==== Raw data ====

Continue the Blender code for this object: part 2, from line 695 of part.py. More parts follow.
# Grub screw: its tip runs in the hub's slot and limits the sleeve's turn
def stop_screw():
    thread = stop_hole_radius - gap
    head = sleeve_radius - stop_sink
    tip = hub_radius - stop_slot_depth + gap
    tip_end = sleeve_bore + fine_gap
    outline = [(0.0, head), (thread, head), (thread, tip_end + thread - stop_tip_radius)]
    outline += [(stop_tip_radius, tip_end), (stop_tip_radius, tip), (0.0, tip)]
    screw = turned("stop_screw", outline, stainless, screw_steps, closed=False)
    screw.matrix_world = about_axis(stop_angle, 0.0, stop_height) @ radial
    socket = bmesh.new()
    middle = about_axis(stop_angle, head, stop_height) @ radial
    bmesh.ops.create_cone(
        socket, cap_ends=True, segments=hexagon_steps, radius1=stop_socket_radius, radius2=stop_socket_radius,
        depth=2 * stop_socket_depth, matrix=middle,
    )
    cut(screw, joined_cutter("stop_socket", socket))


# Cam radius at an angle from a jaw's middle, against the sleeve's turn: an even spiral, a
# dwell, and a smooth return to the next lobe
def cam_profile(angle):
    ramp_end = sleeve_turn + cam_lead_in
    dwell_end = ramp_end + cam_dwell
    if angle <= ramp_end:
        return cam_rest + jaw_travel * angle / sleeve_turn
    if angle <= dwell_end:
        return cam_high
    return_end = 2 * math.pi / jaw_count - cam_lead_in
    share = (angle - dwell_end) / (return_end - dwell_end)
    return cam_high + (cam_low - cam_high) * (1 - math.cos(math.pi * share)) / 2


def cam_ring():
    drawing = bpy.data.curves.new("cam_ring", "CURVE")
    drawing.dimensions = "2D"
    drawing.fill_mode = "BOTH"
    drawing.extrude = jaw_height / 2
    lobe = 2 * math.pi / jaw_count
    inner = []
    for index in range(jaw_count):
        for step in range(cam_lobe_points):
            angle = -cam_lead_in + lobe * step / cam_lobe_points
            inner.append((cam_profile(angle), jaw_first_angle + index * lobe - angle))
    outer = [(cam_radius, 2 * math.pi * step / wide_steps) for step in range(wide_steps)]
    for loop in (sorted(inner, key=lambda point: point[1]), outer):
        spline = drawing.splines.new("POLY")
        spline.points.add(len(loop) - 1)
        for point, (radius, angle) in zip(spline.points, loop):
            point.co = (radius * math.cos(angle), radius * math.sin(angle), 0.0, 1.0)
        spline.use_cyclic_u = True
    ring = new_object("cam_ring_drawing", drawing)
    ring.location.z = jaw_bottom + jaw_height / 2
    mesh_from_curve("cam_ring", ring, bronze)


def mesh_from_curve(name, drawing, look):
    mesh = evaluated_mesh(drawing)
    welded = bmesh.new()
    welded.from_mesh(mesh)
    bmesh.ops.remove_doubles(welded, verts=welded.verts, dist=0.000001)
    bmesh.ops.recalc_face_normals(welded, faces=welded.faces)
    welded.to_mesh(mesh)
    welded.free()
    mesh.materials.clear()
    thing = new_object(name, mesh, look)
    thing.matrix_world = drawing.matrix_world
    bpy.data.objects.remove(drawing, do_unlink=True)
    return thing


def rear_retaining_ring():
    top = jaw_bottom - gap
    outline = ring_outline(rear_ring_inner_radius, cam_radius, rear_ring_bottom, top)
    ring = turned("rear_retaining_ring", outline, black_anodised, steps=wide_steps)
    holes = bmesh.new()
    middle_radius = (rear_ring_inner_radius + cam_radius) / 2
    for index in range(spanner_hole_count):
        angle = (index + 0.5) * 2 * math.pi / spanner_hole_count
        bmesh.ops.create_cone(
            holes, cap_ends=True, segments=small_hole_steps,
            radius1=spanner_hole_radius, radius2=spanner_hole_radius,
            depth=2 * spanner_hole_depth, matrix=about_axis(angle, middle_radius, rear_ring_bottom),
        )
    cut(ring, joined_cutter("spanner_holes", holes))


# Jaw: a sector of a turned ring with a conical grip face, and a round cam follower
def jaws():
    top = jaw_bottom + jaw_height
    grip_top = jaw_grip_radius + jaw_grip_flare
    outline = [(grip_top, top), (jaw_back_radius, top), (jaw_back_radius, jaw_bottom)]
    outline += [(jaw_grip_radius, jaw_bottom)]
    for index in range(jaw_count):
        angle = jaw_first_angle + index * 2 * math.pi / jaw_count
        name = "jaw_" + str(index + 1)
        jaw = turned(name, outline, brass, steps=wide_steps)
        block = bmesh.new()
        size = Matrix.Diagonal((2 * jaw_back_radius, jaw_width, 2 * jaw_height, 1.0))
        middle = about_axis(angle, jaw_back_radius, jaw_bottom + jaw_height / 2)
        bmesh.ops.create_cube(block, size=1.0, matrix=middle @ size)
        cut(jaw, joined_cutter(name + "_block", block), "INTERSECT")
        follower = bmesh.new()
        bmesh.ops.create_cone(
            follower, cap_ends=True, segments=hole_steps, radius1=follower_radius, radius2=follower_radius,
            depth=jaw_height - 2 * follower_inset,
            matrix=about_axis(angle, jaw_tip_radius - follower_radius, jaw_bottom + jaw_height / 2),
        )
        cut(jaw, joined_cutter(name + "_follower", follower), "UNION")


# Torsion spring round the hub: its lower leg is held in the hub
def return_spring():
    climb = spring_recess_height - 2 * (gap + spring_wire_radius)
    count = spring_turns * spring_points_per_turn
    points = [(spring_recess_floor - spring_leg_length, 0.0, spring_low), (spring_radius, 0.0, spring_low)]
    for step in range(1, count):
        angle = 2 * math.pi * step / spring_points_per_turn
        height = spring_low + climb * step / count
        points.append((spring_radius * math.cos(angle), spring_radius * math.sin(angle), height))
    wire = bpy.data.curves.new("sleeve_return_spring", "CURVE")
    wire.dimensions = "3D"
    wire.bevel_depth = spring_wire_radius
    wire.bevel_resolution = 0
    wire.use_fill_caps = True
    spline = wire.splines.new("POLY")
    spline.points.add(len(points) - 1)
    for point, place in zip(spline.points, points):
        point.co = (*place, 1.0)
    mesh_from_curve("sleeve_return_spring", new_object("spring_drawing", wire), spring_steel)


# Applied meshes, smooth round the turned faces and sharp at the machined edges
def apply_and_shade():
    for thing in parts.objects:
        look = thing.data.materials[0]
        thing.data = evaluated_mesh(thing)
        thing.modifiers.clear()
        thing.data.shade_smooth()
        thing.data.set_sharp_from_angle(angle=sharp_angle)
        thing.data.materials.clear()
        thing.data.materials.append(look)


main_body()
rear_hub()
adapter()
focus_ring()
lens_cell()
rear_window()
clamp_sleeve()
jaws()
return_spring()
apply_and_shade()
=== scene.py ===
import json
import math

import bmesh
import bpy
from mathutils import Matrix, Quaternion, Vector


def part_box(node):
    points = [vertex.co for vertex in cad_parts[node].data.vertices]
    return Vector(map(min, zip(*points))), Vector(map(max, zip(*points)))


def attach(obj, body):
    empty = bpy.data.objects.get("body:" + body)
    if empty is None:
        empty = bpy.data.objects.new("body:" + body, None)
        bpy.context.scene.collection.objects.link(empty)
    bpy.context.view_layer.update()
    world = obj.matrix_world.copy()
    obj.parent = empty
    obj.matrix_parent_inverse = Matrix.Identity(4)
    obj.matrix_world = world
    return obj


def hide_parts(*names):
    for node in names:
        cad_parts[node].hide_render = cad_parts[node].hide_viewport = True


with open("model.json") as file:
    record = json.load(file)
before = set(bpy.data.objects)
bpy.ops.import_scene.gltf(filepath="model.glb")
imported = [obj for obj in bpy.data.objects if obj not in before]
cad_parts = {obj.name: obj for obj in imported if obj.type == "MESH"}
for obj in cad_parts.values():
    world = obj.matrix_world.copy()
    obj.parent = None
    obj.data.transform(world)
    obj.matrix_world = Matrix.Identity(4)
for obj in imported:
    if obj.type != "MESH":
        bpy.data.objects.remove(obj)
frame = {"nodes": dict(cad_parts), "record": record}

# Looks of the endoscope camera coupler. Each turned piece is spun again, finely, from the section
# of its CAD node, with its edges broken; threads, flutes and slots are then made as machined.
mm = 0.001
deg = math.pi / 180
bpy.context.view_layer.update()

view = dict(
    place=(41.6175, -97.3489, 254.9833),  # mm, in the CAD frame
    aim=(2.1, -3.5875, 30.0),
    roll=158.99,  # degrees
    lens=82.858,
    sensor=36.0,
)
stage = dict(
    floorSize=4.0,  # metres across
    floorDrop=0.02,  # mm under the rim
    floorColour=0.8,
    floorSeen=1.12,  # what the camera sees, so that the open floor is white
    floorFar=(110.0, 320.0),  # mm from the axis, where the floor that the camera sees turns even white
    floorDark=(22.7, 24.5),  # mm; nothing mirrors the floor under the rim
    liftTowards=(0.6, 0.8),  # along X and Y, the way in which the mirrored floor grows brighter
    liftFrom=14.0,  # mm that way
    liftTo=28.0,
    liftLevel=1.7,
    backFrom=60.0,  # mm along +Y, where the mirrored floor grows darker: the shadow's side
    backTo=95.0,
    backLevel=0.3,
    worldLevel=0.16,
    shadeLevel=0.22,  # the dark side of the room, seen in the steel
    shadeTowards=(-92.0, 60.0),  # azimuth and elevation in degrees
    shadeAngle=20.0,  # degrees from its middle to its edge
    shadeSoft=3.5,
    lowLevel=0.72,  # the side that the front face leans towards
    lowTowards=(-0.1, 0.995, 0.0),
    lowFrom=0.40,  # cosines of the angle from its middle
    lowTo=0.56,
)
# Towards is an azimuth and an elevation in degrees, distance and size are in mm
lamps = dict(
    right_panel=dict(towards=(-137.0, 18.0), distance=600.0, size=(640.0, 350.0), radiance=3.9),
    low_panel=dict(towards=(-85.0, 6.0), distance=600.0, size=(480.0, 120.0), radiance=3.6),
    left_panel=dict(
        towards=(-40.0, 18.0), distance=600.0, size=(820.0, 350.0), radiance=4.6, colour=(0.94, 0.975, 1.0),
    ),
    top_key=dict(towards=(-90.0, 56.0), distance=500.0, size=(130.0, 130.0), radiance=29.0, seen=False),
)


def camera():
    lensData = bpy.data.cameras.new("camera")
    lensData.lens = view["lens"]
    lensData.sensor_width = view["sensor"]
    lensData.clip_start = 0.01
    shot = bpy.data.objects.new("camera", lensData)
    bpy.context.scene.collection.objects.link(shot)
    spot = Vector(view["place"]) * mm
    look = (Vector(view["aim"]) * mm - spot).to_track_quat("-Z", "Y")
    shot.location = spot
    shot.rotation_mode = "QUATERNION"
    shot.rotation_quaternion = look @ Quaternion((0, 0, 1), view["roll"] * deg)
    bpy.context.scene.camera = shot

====

Task statement: The required output is an exact reproduction of the lines starting at the one that contains "cad_parts[node].hide_render = cad_parts[node].hide_viewport" and ending at the one that contains "deg = math.pi / 180". Both boundary lines belong to it.

Task answer:
        cad_parts[node].hide_render = cad_parts[node].hide_viewport = True


with open("model.json") as file:
    record = json.load(file)
before = set(bpy.data.objects)
bpy.ops.import_scene.gltf(filepath="model.glb")
imported = [obj for obj in bpy.data.objects if obj not in before]
cad_parts = {obj.name: obj for obj in imported if obj.type == "MESH"}
for obj in cad_parts.values():
    world = obj.matrix_world.copy()
    obj.parent = None
    obj.data.transform(world)
    obj.matrix_world = Matrix.Identity(4)
for obj in imported:
    if obj.type != "MESH":
        bpy.data.objects.remove(obj)
frame = {"nodes": dict(cad_parts), "record": record}

# Looks of the endoscope camera coupler. Each turned piece is spun again, finely, from the section
# of its CAD node, with its edges broken; threads, flutes and slots are then made as machined.
mm = 0.001
deg = math.pi / 180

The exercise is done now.